Andrew Macdonald, president and chief operating officer at Uber, has said that the lack of a clear correlation between productivity growth and AI token use is making the company’s huge spend on the technology “harder to justify”.

In an interview with the Rapid Response Podcast, Macdonald revealed that his engineering department was not currently seeing metrics that proved the value of the company’s decision to produce 10 per cent of its code using AI.

“That link is not there yet, right? I think maybe implicitly there is more that is getting shipped, but it’s very hard to draw a line between one of those stats and, ‘Okay, now we’re actually producing 25 per cent more useful consumer features,’” he said. “I think over the coming quarters and years, maybe that will become clearer, but I think today it’s hard, even if some of the underlying metrics are trending in a really astronomical direction.”

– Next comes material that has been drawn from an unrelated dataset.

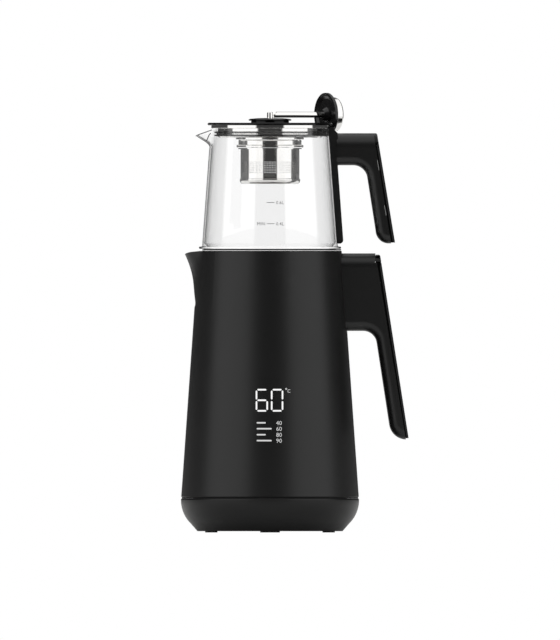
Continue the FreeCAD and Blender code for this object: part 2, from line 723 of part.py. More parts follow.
def make_pot_handle_cover():
    top = P_ARM_TOP_Z
    low = 265.3
    edges = line_chain([
        (pot_seam_x(top), top), (pot_outer_x(top) - 0.8, top), (pot_outer_x(top) + 0.2, top - 1.2),
        (pot_outer_x(low), low), (pot_seam_x(low), low), (pot_seam_x(top), top),
    ])
    strip = side_plate(edges, HANDLE_HALF_WIDTH)
    strip = round_edges(strip, lambda m, e: abs(m.y) > 12.9 and m.x > pot_outer_x(m.z) - 0.2, 2.4)
    return strip.common(arm_envelope(P_ARM_TOP_Z, 0.0))


def make_pot_handle_screws():
    screws = []
    for z in (358.0, 344.0):
        tail = 62.4
        head_x = pot_seam_x(z) - 12.0
        shank = Part.makeCylinder(1.7, head_x - tail, V(tail, 0, z), V(1, 0, 0))
        screws.append(shank)
    return Part.makeCompound(screws)


# Lid: top plate, steel band, plug with two soft lips and the middle collar
def make_lid_plate():
    return revolve([
        (16.0, LID_PLATE_Z), (LID_R - 0.8, LID_PLATE_Z), (LID_R, LID_PLATE_Z + 0.8),
        (LID_R, LID_TOP_Z - 1.0), (LID_R - 0.4, LID_TOP_Z - 0.3), (LID_R - 1.2, LID_TOP_Z), (16.0, LID_TOP_Z),
    ])


def make_lid_band():
    return revolve([
        (50.6, LID_BAND_Z), (LID_BAND_R - 0.4, LID_BAND_Z), (LID_BAND_R, LID_BAND_Z + 0.4),
        (LID_BAND_R, LID_PLATE_Z), (50.6, LID_PLATE_Z),
    ])


def make_lid_plug():
    return revolve([
        (9.0, 366.0), (26.0, 366.0), (29.3, 359.7), (31.0, 359.7), (31.0, PLUG_Z), (PLUG_R - 1.0, PLUG_Z),
        (PLUG_R, PLUG_Z + 1.0), (PLUG_R, LID_BAND_Z), (50.6, LID_BAND_Z), (50.6, LID_PLATE_Z),
        (44.0, LID_PLATE_Z), (44.0, 364.4), (33.0, 364.4), (28.0, 369.0), (12.0, 369.0), (12.0, LID_PLATE_Z),
        (9.0, LID_PLATE_Z),
    ])


def make_lid_gasket():
    return revolve([
        (PLUG_R, 362.4), (50.4, 362.8), (51.8, 363.6), (50.2, 363.9), (48.8, 364.2), (48.8, 365.4),
        (50.4, 365.8), (51.8, 366.6), (50.2, 366.9), (PLUG_R, 367.2),
    ])


def make_lid_collar():
    return revolve([
        (5.2, LID_TOP_Z), (COLLAR_STEP_R, LID_TOP_Z), (COLLAR_STEP_R, COLLAR_STEP_Z),
        (COLLAR_R - 0.6, COLLAR_STEP_Z), (COLLAR_R, COLLAR_STEP_Z + 0.6), (COLLAR_R - 0.2, 377.9),
        (COLLAR_R - 1.4, 378.5), (12.0, 379.1), (5.2, COLLAR_TOP_Z),
    ]).fuse(ring(12.2, 16.0, LID_PLATE_Z, LID_TOP_Z))


# Sleeve through the lid that guides the lift rod
def make_guide_bush():
    return revolve([
        (3.0, 362.0), (8.8, 362.0), (8.8, 372.6), (5.2, 372.6), (5.2, 379.0), (3.0, 379.0),
    ])


def turn_to_arm(shape):
    """Turn a shape made along +X to the direction of the arm."""
    shape.rotate(V(0, 0, 0), V(0, 0, 1), math.degrees(ARM_ANGLE))
    return shape


# Lift rod: runs through the lid and ends in a fork for the knob arm
def make_infuser_rod():
    rod = Part.makeCylinder(ROD_R, HINGE_Z + 2.4 - 356.0, V(0, 0, 356.0))
    rod = round_edges(rod, lambda m, e: m.z > HINGE_Z + 2.0, 0.8)
    slot = Part.makeBox(12.0, 2.4, 10.0, V(-6.0, -1.2, HINGE_Z - 2.9))
    pin_hole = Part.makeCylinder(0.8, 8.0, V(0, -4.0, HINGE_Z), V(0, 1, 0))
    return turn_to_arm(rod.cut(slot).cut(pin_hole))


def make_hinge_pin():
    pin = Part.makeCylinder(0.8, 5.0, V(0, -2.5, HINGE_Z), V(0, 1, 0))
    return turn_to_arm(pin)


def make_infuser_cover():
    cap = revolve([
        (0, 354.9), (0, 359.4), (COVER_R - 0.9, 359.4), (COVER_R - 0.2, 359.1), (COVER_R, 358.4),
        (COVER_R, 354.9), (COVER_FLANGE_R - 0.6, 354.7), (COVER_FLANGE_R, 354.1),
        (COVER_FLANGE_R, 352.7), (COVER_FLANGE_R - 0.6, 352.2), (BASKET_R + 0.5, 352.2),
        (BASKET_R + 0.5, 354.9),
    ])
    return cap.cut(Part.makeCylinder(ROD_R, 10.0, V(0, 0, 356.0)))


# Tea basket: drawn steel cup with a slightly wider bottom cap
def make_tea_basket():
    wall = BASKET_WALL
    outer = revolve([
        (0, BASKET_BOTTOM_Z), (BASKET_CUP_R - 3.4, BASKET_BOTTOM_Z),
        (BASKET_CUP_R - 1.0, BASKET_BOTTOM_Z + 1.0),
        (BASKET_CUP_R, BASKET_BOTTOM_Z + 3.0), (BASKET_CUP_R, BASKET_CUP_Z), (BASKET_R, BASKET_CUP_Z + 0.5),
        (BASKET_R, 350.8), (BASKET_CUP_R + 1.4, 350.8), (BASKET_CUP_R + 1.4, 351.9), (0, 351.9),
    ])
    inner = revolve([
        (0, BASKET_BOTTOM_Z + wall), (BASKET_R - 3.6, BASKET_BOTTOM_Z + wall),
        (BASKET_R - wall, BASKET_BOTTOM_Z + 3.6), (BASKET_R - wall, 352.5), (0, 352.5),
    ])
    return outer.cut(inner)


# Folding knob: arm with a flat tongue, stepped black disc and steel cap
def make_knob_rod():
    bar = Part.makeCylinder(ROD_R, KNOB_FACE - 4.2, V(4.2, 0, HINGE_Z), V(1, 0, 0))
    bevel = side_plate(line_chain([
        (3.0, HINGE_Z + 4.0), (8.2, HINGE_Z + 4.0), (3.0, HINGE_Z - 1.0), (3.0, HINGE_Z + 4.0),
    ]), 6.0)
    bar = bar.cut(bevel)
    tongue = Part.makeBox(7.5, 1.9, 4.4, V(0, -0.95, HINGE_Z - 2.2))
    eye = Part.makeCylinder(2.2, 1.9, V(0, -0.95, HINGE_Z), V(0, 1, 0))
    hole = Part.makeCylinder(0.85, 4.0, V(0, -2.0, HINGE_Z), V(0, 1, 0))
    return turn_to_arm(bar.fuse(tongue).fuse(eye).cut(hole).removeSplitter())


def turned_on_arm(points):
    """Solid turned about the arm from (distance along the arm, radius) points."""
    solid = revolve([(radius, along) for along, radius in points])
    solid.rotate(V(0, 0, 0), V(0, 1, 0), 90)
    solid.translate(V(0, 0, HINGE_Z))
    return turn_to_arm(solid)


def make_knob_disc():
    face = KNOB_FACE
    back = face + KNOB_DISC_THICK
    return turned_on_arm([
        (face - 2.8, ROD_R), (face - 2.8, 4.4), (face + 0.8, 7.0), (face + 2.0, 7.2), (face + 2.0, 14.8),
        (face + 0.6, 17.2), (face + 0.6, 18.2), (face, 18.6), (face, KNOB_DISC_R - 0.3),
        (face + 0.3, KNOB_DISC_R), (back - 0.7, KNOB_DISC_R), (back, KNOB_DISC_R - 0.8), (back, ROD_R),
    ])


def make_knob_cap():
    start = KNOB_FACE + KNOB_DISC_THICK
    end = start + KNOB_CAP_LONG
    return turned_on_arm([
        (start, 4.0), (start, KNOB_CAP_R), (end - 1.4, KNOB_CAP_R), (end - 0.4, KNOB_CAP_R - 0.4),
        (end, KNOB_CAP_R - 1.4), (end, 0.0), (end - 1.6, 0.0), (end - 1.6, 4.0),
    ])


def make_knob_screw():
    start = KNOB_FACE + KNOB_DISC_THICK
    return turned_on_arm([
        (start, 0.0), (start, 3.6), (start + 2.2, 3.6), (start + 2.2, 1.0), (start + 1.2, 1.0),
        (start + 1.2, 0.0),
    ])


def outside_of_kettle():
    """Filled outer form of the kettle, used to fit the handle to the wall."""
    return revolve([
        (0, KETTLE_BOTTOM_Z), (KETTLE_BOTTOM_R, KETTLE_BOTTOM_Z), (KETTLE_RIM_R, KETTLE_RIM_Z),
        (0, KETTLE_RIM_Z),
    ])


strap = make_pot_strap()
parts = {
    "base_shell": make_base_shell(),
    "base_bottom_cover": make_base_bottom_cover(),
    "base_feet": make_base_feet(),
    "base_screws": make_base_screws(),
    "base_connector": make_base_connector(),
    "base_contacts": make_base_contacts(),
    "base_cord_gland": make_base_cord_gland(),
    "kettle_coupler": make_kettle_coupler(),
    "kettle_shell": make_kettle_shell(),
    "inner_vessel": make_inner_vessel(),
    "vessel_seal": make_vessel_seal(),
    "kettle_bottom_cover": make_kettle_bottom_cover(),
    "kettle_cover_screws": make_kettle_cover_screws(),
    "heater_plate": make_heater_plate(),
    "heating_element": make_heating_element(),
    "temperature_sensor": make_temperature_sensor(),
    "control_board": make_control_board(),
    "board_relay": make_board_relay(),
    "display_module": make_display_module(),
    "kettle_handle": make_kettle_handle(outside_of_kettle()),
    "kettle_handle_cover": make_kettle_handle_cover(),
    "kettle_handle_screws": make_kettle_handle_screws(),
    "power_button": make_power_button(),
    "button_spring": make_button_spring(),
    "button_switch": make_button_switch(),
    "pot_glass": make_pot_glass(),
    "pot_foot_ring": make_pot_foot_ring(),
    "pot_strap": strap,
    "pot_handle": make_pot_handle(strap),
    "pot_handle_cover": make_pot_handle_cover(),
    "pot_handle_screws": make_pot_handle_screws(),
    "lid_plate": make_lid_plate(),
    "lid_band": make_lid_band(),
    "lid_plug": make_lid_plug(),
    "lid_gasket": make_lid_gasket(),
    "lid_collar": make_lid_collar(),
    "guide_bush": make_guide_bush(),
    "infuser_rod": make_infuser_rod(),
    "infuser_cover": make_infuser_cover(),
    "hinge_pin": make_hinge_pin(),
    "tea_basket": make_tea_basket(),
    "knob_rod": make_knob_rod(),
    "knob_disc": make_knob_disc(),
    "knob_cap": make_knob_cap(),
    "knob_screw": make_knob_screw(),
}

for name, shape in parts.items():
    shape.exportStep(os.path.join("parts", name + ".step"))
    print(name, shape.isValid(), len(shape.Solids), round(shape.Volume, 1))
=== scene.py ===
import math

import bmesh
import bpy
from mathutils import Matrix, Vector


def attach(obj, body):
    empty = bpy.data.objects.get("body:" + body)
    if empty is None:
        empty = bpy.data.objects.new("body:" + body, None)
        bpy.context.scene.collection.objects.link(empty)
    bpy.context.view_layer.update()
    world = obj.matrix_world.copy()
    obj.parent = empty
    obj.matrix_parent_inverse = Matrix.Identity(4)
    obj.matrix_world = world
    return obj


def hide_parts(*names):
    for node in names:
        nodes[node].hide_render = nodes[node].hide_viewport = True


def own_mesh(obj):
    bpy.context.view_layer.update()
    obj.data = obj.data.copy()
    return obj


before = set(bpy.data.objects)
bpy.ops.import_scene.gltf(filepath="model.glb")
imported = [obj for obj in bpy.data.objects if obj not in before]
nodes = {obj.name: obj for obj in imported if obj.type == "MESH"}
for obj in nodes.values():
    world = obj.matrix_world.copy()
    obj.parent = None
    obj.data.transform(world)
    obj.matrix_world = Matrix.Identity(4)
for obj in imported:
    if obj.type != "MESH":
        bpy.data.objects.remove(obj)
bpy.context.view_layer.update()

# Studio view
# The picture is taken level with the tea maker from far away, so the camera has no perspective.
# It is 560 by 640 pixels, and one of its pixels is 0.915 mm on the object.
PIXEL = 0.000915
PICTURE_WIDE = 560
PICTURE_HIGH = 640
AXIS_COLUMN = 270.0
FLOOR_ROW = 532.5
CAMERA_FAR = 2.0


def picture_x(column):
    """Place across the object, in metres, of a column of the picture."""
    return (column - AXIS_COLUMN) * PIXEL


def picture_z(row):
    """Height above the table, in metres, of a row of the picture."""
    return (FLOOR_ROW - row) * PIXEL


camera = bpy.data.cameras.new("studio_camera")
camera.type = "ORTHO"
camera.ortho_scale = PICTURE_HIGH * PIXEL
camera_object = bpy.data.objects.new("studio_camera", camera)
camera_object.location = (picture_x(PICTURE_WIDE / 2), -CAMERA_FAR, picture_z(PICTURE_HIGH / 2))
camera_object.rotation_euler = (math.radians(90), 0, 0)
bpy.context.scene.collection.objects.link(camera_object)
bpy.context.scene.camera = camera_object
# With the plain view transform a white backdrop stays pure white.
bpy.context.scene.view_settings.view_transform = "Standard"

# Studio light
# A white tent stands round the object, with a dark gap for the camera in front and a dark wall behind.
# Below the table top it is dark too. Steel, glass and gloss plastic show these as bands.
WHITE = "#ffffff"
GAP_GREY = "#363636"
WALL_GREY = "#404040"
ROOF_WHITE = "#f4f4f4"
# Edges are degrees away from the camera's side.
HALF_TURN = 180.0
GAP_EDGE = 27.5
WALL_EDGE = 92.0
EDGE_SOFT = 2.0
# Roof and underside go by how far a ray points up, and the backdrop by how far it points away.
ROOF_FROM = 0.55
ROOF_FULL = 0.8
UNDER_DARK = 0.03
UNDER_FULL = -0.30
UNDER_FROM = -0.16
TENT_STRENGTH = 1.22
BACKDROP_FROM = 0.72
BACKDROP_FULL = 0.88
# Socket numbers of the colour mixing node.
MIX_SHARE = 0
MIX_BELOW = 6
MIX_ABOVE = 7
MIX_RESULT = 2


def linear(hex_colour, alpha=1.0):
    """sRGB hex colour as linear numbers."""
    parts = [int(hex_colour[i:i + 2], 16) / 255 for i in (1, 3, 5)]
    return tuple(c / 12.92 if c <= 0.04045 else ((c + 0.055) / 1.055) ** 2.4 for c in parts) + (alpha,)


def add(tree, kind, settings, links):
    """Adds one shader node. Settings are its attributes or inputs, and links join inputs to sources."""
    made = tree.nodes.new("ShaderNode" + kind)
    for key, value in settings.items():
        if isinstance(key, str) and hasattr(made, key):
            setattr(made, key, value)
        else:
            made.inputs[key].default_value = value
    for key, source in links.items():
        tree.links.new(source, made.inputs[key])
    return made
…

Uber’s chief technical officer announced in April that the company had already spent its entire 2026 technology budget. That same month, the company announced it was partnering with Amazon Web Services to improve its AI provision, helping to match drivers with riders, forecast demand and determine ride pricing.

However, such high spending comes with trade-offs, Macdonald notes. “We’re going to have to start talking about token consumption and the associated cost versus headcount and making trades on that,” he said. “If you’re not actually able to draw a direct line to how much [sic] useful features and functionality you’re shipping to your users, that trade becomes harder to justify.”

Macdonald’s comments contrast with those made by Uber’s chief executive’s in previous months.

At the beginning of May, Uber head Dara Khosrowshahi told investors in the company’s first quarter earnings call that the company had slowed hires to pay for increased AI usage. In February, he predicted that AI would replace 9.4 million jobs at his company in an interview on Steven Bartlett’s Diary of a CEO podcast.